Outraged Richmond, Va., resident Dana Bagby said she doesn't understand how she could possibly owe the city more than $15,000 in unpaid utility bills, but according to the Department of Public Utilities, that's what she owes, and that's how much she'll have to pay.
According to WTVR, an error on the city's part meant Bagby was never notified that the city was charging her for payments she said she paid, and they say they never received.
Department of Public Utilities spokeswoman Angela Fountain said "this fell through the cracks. It certainly did."
Bagby is vowing to fight the monster bill, and told WTVR, "Somebody needs to do something. Somebody needs to help me."
Bagby is not the first person to be shocked by an enormous utility bill, however.

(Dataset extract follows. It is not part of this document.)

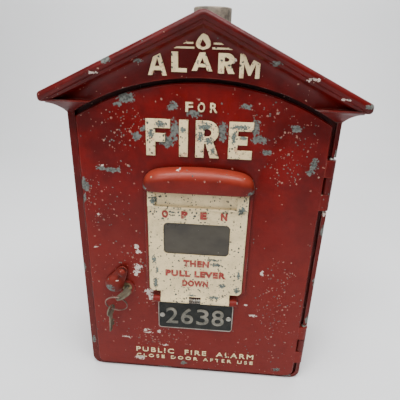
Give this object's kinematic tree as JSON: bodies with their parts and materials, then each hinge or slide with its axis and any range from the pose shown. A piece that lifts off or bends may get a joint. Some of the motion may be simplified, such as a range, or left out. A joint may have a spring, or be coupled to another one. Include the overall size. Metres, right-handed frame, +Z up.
{
  "type": "manual call point",
  "caption": "Cast gabled fire alarm call box with a hinged locking front door, a drop-down windowed trip door over a pull hook, and a clockwork signal movement inside.",
  "frame": {"origin": "on the flat base, on the centreline, 70 mm in front of the wall face", "axes": "+X to the right seen from the front, +Y back towards the wall, +Z up"},
  "size_m": [0.313, 0.1525, 0.4355],
  "materials": {
    "red_enamel": "old gloss red enamel, chipped to grey metal and primer",
    "cream_enamel": "old cream enamel, chipped and speckled",
    "plate_enamel": "black enamelled plate, worn at its edges",
    "bare_casting": "dull unpainted casting",
    "steel": "tarnished steel",
    "brass": "aged brass",
    "window_glass": "dusty glass",
    "rubber": "matt",
    "black_fibre": "moulded fibre, matt",
    "black_iron": "black japanned iron"
  },
  "bodies": {
    "case": {"case_shell": "red_enamel", "conduit_hub": "bare_casting", "hub_locknut": "steel", "door_gasket": "rubber", "hinge_pin_upper": "steel", "hinge_pin_lower": "steel", "movement_tray": "black_iron", "tray_screw_1": "steel", "tray_screw_2": "steel", "tray_screw_3": "steel", "tray_screw_4": "steel", "front_plate": "brass", "back_plate": "brass", "plate_pillar_1": "brass", "plate_pillar_2": "brass", "plate_pillar_3": "brass", "plate_pillar_4": "brass", "lever_stud": "steel", "lever_spring": "steel", "contact_block": "black_fibre", "contact_spring_lower": "steel", "contact_spring_upper": "steel", "terminal_block": "black_fibre", "terminal_screw_1": "brass", "terminal_screw_2": "brass", "terminal_screw_3": "brass", "terminal_screw_4": "brass", "bell_gong": "brass", "bell_post": "steel", "bell_coil": "black_fibre", "coil_bracket": "steel", "striker_pivot": "steel", "ground_lug": "brass"},
    "door": {"main_door": "red_enamel", "trip_hood": "red_enamel", "number_plate": "plate_enamel", "number_plate_screw_left": "steel", "number_plate_screw_right": "steel", "keyhole_cover_rivet": "red_enamel", "lock_case": "black_iron", "trip_hinge_pin": "steel", "trip_spring": "steel"},
    "trip": {"trip_door": "cream_enamel", "window_glass": "window_glass", "window_retainer": "bare_casting"},
    "keyhole_cover": {"keyhole_cover": "red_enamel"},
    "lock_bolt": {"lock_bolt": "steel"},
    "lock_cylinder": {"lock_cylinder": "brass", "door_key": "steel"},
    "key_ring": {"key_ring": "steel"},
    "spare_key": {"spare_key": "steel"},
    "pull_lever": {"pull_lever": "brass"},
    "winding": {"winding_arbor": "steel"},
    "barrel": {"mainspring_barrel": "brass"},
    "code_arbor": {"second_wheel": "brass", "code_wheel": "brass"},
    "third_arbor": {"third_wheel": "brass"},
    "fly": {"governor_fly": "steel"},
    "bell_striker": {"bell_striker": "steel"}
  },
  "joints": [
    {"name": "main_door_hinge", "type": "hinge", "parent": "case", "child": "door", "pos_m": [0.1325, -0.0535, 0.18], "axis": [0, 0, 1], "range_deg": [0, 110]},
    {"name": "trip_door_hinge", "type": "hinge", "parent": "door", "child": "trip", "pos_m": [0, -0.0627, 0.118], "axis": [1, 0, 0], "range_deg": [0, 100], "stiffness_Nm_per_rad": 0.12, "springref_deg": -34.38},
    {"name": "keyhole_cover_swing", "type": "hinge", "parent": "door", "child": "keyhole_cover", "pos_m": [-0.087, -0.062, 0.153], "axis": [0, 1, 0], "range_deg": [0, 100]},
    {"name": "door_key_turn", "type": "hinge", "parent": "door", "child": "lock_cylinder", "pos_m": [-0.084, -0.058, 0.128], "axis": [0, 1, 0], "range_deg": [0, 90]},
    {"name": "lock_bolt_slide", "type": "slide", "parent": "door", "child": "lock_bolt", "axis": [-1, 0, 0], "range_m": [0, 0.0121]},
    {"name": "key_ring_swing", "type": "hinge", "parent": "lock_cylinder", "child": "key_ring", "pos_m": [-0.08934, -0.0765, 0.12466], "axis": [0.9397, 0.1057, -0.3253], "range_deg": [-60, 2]},
    {"name": "spare_key_swing", "type": "hinge", "parent": "key_ring", "child": "spare_key", "pos_m": [-0.10185, -0.06981, 0.10406], "axis": [0.766, 0.1986, -0.6113], "range_deg": [-30, 6]},
    {"name": "pull_lever_swing", "type": "hinge", "parent": "case", "child": "pull_lever", "pos_m": [-0.055, -0.034, 0.205], "axis": [0, 1, 0], "range_deg": [0, 35], "stiffness_Nm_per_rad": 0.15, "springref_deg": -28.65},
    {"name": "winding_arbor_turn", "type": "hinge", "parent": "case", "child": "winding", "pos_m": [-0.039, -0.01, 0.17729], "axis": [0, 1, 0], "range_deg": [-106, 0]},
    {"name": "mainspring_barrel_turn", "type": "hinge", "parent": "case", "child": "barrel", "pos_m": [-0.039, 0.015, 0.17729], "axis": [0, 1, 0], "continuous": true},
    {"name": "second_arbor_turn", "type": "hinge", "parent": "case", "child": "code_arbor", "pos_m": [-0.01316, 0.006, 0.18669], "axis": [0, 1, 0], "continuous": true},
    {"name": "third_arbor_turn", "type": "hinge", "parent": "case", "child": "third_arbor", "pos_m": [0.01002, 0.024, 0.18048], "axis": [0, 1, 0], "continuous": true},
    {"name": "fly_turn", "type": "hinge", "parent": "case", "child": "fly", "pos_m": [0.02734, 0.033, 0.19048], "axis": [0, 1, 0], "continuous": true},
    {"name": "bell_striker_swing", "type": "hinge", "parent": "case", "child": "bell_striker", "pos_m": [-0.006, 0.03, 0.078], "axis": [0, 1, 0], "range_deg": [0, 4], "stiffness_Nm_per_rad": 0.03, "springref_deg": -17.19}
  ],
  "couplings": [
    {"joint": "lock_bolt_slide", "follows": "door_key_turn", "m_per_rad": 0.0076394},
    {"joint": "winding_arbor_turn", "follows": "pull_lever_swing", "ratio": -3},
    {"joint": "second_arbor_turn", "follows": "mainspring_barrel_turn", "ratio": -2.6667},
    {"joint": "third_arbor_turn", "follows": "mainspring_barrel_turn", "ratio": 8},
    {"joint": "fly_turn", "follows": "mainspring_barrel_turn", "ratio": -24}
  ]
}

Kristin Harriger in Abilene, Texas, was sent a bill for nearly $1.4 million this summer, including a $66,000 late fee. She quickly learned that her bill was an error, and that her utility company was charging her $1,000 per kilowatt hour rather than the normal rate of 8 cents to 12 cents an hour.
Similarly, in August, a Connecticut woman discovered that for 25 years she had been paying for the electricity used to power streetlights near her home. Grace Edwards was eventually reimbursed for the $10,500.
And in November, a Maryland man fought a $19,000 power bill sent by his provider, Pepco, eventually contacting a consumer protection agency and sharing his story with local news stations. Ira Ludwick's strategy worked, and eventually Pepco relented, and the billing issue was resolved.